Quite a few, it turned out. The place was comfortably busy, with a group of girls, retired couples sensibly spending their pension on a good lunch and some men in suits. Come to think about it, it’s probably not so surprising the place fills up given the dearth of cut-above restaurants in the town. Becket’s could clean up.

The dining room is easy on the eye: uncluttered white walls, exposed brick and stone fireplace, wooden floor boards. And the menu is equally easy on the stomach and the pocket: burger, beef pie, gammon and egg, sausage and bubble and squeak at lunchtime, priced around £11. In the evening they trade up a notch or two with saddle of lamb, game pie, trio of lamb, beef and pork averaging £16 with fillet steak at £24. Steak is never cheap.

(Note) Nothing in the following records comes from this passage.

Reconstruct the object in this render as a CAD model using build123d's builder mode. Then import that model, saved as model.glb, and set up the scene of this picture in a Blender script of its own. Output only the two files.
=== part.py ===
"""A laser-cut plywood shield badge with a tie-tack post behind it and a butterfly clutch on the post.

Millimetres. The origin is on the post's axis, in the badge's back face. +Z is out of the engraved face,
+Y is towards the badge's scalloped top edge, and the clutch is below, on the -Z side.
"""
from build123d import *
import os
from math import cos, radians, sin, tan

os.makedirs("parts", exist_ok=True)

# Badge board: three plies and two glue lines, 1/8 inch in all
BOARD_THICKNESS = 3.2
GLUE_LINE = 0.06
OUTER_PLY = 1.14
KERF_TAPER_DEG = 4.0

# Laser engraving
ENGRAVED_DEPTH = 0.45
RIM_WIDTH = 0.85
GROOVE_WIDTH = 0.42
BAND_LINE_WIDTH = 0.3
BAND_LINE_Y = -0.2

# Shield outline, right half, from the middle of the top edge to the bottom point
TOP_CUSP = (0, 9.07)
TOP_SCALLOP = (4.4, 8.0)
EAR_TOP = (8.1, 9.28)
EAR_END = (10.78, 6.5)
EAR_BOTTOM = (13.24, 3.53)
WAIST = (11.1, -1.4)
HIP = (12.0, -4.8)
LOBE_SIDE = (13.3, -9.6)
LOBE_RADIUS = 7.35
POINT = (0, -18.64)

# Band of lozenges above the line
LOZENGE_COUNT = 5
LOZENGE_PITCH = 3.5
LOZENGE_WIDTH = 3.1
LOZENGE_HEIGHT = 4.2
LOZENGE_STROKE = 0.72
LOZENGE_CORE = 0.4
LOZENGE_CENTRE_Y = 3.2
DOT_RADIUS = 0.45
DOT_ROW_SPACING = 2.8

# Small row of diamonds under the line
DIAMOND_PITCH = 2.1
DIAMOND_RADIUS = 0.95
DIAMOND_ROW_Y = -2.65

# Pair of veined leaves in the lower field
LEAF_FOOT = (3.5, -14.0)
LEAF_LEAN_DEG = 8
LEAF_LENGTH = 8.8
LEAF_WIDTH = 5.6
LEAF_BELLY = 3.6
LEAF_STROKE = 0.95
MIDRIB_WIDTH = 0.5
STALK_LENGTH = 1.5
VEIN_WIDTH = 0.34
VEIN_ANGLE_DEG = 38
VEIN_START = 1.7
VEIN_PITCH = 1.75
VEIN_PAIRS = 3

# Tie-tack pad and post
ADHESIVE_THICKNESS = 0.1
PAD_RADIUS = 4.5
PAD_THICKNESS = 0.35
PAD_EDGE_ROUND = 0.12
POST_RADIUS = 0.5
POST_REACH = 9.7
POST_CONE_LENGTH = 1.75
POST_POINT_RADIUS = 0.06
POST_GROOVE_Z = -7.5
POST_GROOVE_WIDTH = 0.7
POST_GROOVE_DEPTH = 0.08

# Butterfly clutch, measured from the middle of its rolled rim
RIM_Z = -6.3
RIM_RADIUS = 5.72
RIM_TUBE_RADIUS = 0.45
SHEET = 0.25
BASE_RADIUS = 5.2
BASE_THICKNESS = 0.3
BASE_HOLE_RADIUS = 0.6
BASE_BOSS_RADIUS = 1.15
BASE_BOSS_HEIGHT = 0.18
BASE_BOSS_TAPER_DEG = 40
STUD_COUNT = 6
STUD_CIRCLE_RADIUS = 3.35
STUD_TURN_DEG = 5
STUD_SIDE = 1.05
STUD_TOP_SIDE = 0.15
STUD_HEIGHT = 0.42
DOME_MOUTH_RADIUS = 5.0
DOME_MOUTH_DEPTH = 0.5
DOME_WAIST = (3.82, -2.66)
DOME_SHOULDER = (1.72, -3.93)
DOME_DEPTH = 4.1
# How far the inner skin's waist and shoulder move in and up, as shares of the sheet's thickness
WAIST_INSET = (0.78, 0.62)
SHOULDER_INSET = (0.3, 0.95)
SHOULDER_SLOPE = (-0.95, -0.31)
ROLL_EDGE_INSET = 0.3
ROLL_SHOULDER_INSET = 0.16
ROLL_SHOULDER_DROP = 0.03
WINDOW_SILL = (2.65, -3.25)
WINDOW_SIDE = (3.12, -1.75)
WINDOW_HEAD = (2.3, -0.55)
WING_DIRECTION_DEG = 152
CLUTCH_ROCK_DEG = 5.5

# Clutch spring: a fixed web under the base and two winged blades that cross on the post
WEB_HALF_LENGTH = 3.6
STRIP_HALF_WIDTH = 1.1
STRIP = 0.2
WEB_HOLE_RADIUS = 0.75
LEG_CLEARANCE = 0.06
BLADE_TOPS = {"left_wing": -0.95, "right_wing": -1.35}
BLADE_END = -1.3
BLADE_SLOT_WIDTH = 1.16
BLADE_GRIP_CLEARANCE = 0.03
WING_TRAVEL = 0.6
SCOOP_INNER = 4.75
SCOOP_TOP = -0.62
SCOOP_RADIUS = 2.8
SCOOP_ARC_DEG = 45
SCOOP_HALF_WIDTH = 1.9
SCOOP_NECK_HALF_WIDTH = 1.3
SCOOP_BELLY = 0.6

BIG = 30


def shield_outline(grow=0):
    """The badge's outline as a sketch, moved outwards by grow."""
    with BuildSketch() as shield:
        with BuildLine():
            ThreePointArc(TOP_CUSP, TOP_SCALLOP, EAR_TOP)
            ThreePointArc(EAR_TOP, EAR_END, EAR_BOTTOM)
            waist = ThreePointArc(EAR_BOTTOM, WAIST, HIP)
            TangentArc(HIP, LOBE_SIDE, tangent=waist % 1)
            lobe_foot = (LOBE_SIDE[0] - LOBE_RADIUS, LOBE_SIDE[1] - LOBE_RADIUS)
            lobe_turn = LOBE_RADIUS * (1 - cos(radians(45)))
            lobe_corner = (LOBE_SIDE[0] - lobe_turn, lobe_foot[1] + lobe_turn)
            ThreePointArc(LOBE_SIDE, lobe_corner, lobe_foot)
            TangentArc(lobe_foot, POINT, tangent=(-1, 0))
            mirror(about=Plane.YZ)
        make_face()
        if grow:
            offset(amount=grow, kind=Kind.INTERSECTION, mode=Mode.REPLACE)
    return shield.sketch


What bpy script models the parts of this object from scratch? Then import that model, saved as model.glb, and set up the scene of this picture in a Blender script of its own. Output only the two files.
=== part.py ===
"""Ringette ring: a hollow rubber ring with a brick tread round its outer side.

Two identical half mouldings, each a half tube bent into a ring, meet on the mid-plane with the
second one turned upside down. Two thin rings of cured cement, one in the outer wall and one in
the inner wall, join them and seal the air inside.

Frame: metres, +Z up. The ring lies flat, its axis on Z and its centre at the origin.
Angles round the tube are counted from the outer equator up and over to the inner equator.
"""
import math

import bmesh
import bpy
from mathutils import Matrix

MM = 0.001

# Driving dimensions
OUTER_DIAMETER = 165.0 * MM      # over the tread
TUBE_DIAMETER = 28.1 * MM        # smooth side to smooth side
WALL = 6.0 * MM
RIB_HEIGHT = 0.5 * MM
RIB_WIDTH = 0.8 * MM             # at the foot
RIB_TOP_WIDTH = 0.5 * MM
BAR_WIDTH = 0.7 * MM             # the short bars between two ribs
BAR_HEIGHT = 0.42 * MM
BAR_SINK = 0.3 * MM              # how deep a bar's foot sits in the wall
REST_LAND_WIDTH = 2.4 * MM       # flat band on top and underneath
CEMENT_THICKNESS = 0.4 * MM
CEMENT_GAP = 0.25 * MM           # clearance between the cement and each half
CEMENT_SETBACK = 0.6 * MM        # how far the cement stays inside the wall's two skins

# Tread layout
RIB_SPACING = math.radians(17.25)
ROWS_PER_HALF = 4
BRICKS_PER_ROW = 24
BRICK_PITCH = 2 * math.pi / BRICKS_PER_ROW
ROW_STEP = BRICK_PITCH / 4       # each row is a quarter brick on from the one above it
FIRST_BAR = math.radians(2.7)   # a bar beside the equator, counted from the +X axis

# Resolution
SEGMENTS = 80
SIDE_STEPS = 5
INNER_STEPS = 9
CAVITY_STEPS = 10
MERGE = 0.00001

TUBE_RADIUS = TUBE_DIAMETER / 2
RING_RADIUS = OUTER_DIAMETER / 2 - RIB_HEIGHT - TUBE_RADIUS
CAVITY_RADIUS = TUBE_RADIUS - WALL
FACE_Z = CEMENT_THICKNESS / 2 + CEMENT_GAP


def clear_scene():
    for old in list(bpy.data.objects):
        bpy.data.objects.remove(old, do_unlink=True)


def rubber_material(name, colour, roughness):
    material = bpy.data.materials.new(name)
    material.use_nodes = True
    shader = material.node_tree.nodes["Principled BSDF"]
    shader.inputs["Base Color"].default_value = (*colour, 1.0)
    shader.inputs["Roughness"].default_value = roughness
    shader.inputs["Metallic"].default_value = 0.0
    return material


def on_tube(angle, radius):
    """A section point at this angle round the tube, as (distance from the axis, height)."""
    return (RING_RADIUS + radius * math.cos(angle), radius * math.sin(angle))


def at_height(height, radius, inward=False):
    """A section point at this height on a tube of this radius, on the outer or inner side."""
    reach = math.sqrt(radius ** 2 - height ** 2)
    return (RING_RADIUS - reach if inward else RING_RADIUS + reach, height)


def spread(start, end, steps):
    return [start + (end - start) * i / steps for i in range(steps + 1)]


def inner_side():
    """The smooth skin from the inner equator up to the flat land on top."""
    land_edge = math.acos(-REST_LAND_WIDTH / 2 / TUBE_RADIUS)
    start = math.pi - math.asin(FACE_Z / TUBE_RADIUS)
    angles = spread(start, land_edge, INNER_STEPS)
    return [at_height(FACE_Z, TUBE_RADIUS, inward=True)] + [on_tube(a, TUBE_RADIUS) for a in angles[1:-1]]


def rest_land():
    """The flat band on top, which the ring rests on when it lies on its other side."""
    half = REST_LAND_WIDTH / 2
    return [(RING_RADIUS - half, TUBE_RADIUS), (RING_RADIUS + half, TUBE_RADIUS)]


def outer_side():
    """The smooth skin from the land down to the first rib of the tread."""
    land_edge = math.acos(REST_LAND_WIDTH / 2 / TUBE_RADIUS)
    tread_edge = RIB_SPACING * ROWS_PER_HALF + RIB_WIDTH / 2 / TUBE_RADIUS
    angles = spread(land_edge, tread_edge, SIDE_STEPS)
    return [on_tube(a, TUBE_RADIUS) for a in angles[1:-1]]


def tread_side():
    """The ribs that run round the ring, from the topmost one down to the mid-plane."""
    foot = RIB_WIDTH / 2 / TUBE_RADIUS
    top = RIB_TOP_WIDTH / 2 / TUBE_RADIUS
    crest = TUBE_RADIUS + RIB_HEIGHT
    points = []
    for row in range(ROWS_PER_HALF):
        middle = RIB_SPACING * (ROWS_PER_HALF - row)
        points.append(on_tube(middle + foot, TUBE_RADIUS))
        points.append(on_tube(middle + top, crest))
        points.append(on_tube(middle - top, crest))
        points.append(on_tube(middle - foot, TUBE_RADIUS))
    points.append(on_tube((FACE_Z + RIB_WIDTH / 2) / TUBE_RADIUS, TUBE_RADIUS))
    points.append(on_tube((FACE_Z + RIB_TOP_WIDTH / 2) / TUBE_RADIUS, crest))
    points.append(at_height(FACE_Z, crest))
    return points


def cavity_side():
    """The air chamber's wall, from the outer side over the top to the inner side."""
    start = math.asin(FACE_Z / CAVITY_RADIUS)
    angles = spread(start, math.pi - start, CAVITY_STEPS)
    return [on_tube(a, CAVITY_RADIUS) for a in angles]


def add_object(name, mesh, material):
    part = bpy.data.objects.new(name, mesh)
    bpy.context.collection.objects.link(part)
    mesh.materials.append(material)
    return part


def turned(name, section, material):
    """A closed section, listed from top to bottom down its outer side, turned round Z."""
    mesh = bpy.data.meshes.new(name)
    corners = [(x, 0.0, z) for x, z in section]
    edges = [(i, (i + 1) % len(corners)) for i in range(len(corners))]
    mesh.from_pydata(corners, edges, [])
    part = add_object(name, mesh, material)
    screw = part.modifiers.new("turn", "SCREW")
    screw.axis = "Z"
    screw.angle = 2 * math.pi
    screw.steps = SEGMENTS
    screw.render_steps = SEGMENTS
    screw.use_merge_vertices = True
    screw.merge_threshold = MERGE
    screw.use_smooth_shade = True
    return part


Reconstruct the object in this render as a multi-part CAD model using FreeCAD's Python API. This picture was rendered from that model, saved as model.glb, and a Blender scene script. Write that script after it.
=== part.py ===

Sunday lunch looks fair value at £19.95 for three courses.

We began with the soup of the day, a Thai fish soup with prawns, noodles some crunchy veg, a whiff of chilli and lemon grass in a coconut milk broth and topped with some miniature leaves. I’m happy to report it was as nice a bowl of Thai soup I’ve had in ages and better than from some of Yorkshire’s Thai kitchens. Beautifully judged, not too fiery, not too sweet, just right.

For mains we ordered Caesar salad and a rocket, feta and roast pepper tart. The tart, or rather two tarts, were discs of puff pastry, topped with the cheese and pepper. The first tart was simple, but nicely prepared and presented. The second went into a doggy bag and later confirmed the original good impression.

Caesar salad, the American classic that was supposedly invented in 1924 by Caesar Cardini at his restaurant in Tijuana, just over the US border in Mexico, has been subject to endless debate. Anchovies or no anchovies? Romaine lettuce or any old lettuce? Croutons or not? Raw egg or coddled egg in the dressing? The famous salad was supposedly invented on July 4 when Cardini had a restaurant full of people and had run out of anything much in the kitchen. He threw together what he could find in the fridge and then with some panache whipped up the dressing table-side.

I can’t vouch for the authentic recipe but I was once in Tijuana, a city that seems to exist mainly to get under-age American teenagers legless, and craned my neck at Hotel Caesar. I might even have made it in for an eponymous salad had my driver not been pulled over by the cops for doing a U-turn on the main drag.

Back in Knaresborough, the chicken Caesar salad had no anchovies, no croutons but a good creamy dressing over rocket leaves and a dusting of Parmesan, all topped with a tender chicken breast and plenty of bacon bits. It may have gone off-piste, but it was undeniably good.

Rather oddly, given our mains of pastry tart and salad, we were simultaneously and gratuitously served with new potatoes, chips and bread rolls, a carb fest that was far more than we could start let alone finish. I’ve asked chefs about this sort of overkill – after all, it’s costing them if their customers don’t buy a third course – and it’s always the same response: “Our customers expect it”. Yorkshire portions are alive and well.

But not for us. We didn’t have pudding. Didn’t even glance at the menu. I’ve checked since. We missed out on chocolate brownie with ice cream and raspberries, sticky toffee pudding, lemon tart, Tia Maria and white chocolate cheesecake, Eton Mess and cheese and biscuits. Assuming they measured up to the solid standard of what went before, they’ve put together an attractive package.

And if that package could be gift-wrapped with a few more smiles from the staff, then there would be even more pleasure in the unwrapping.

Becket’s, 25 Castlegate, Knaresborough, HG5 8AR. 01423 869918, www.becketsrestaurant.co.uk. Open: Tue 6-9pm, Wed-Fri 11.30am-2.30pm & 6pm-9pm, Sat 11.30am-9.30pm & Sun 11am-3pm

Price: Dinner approx. £30 per person plus wine.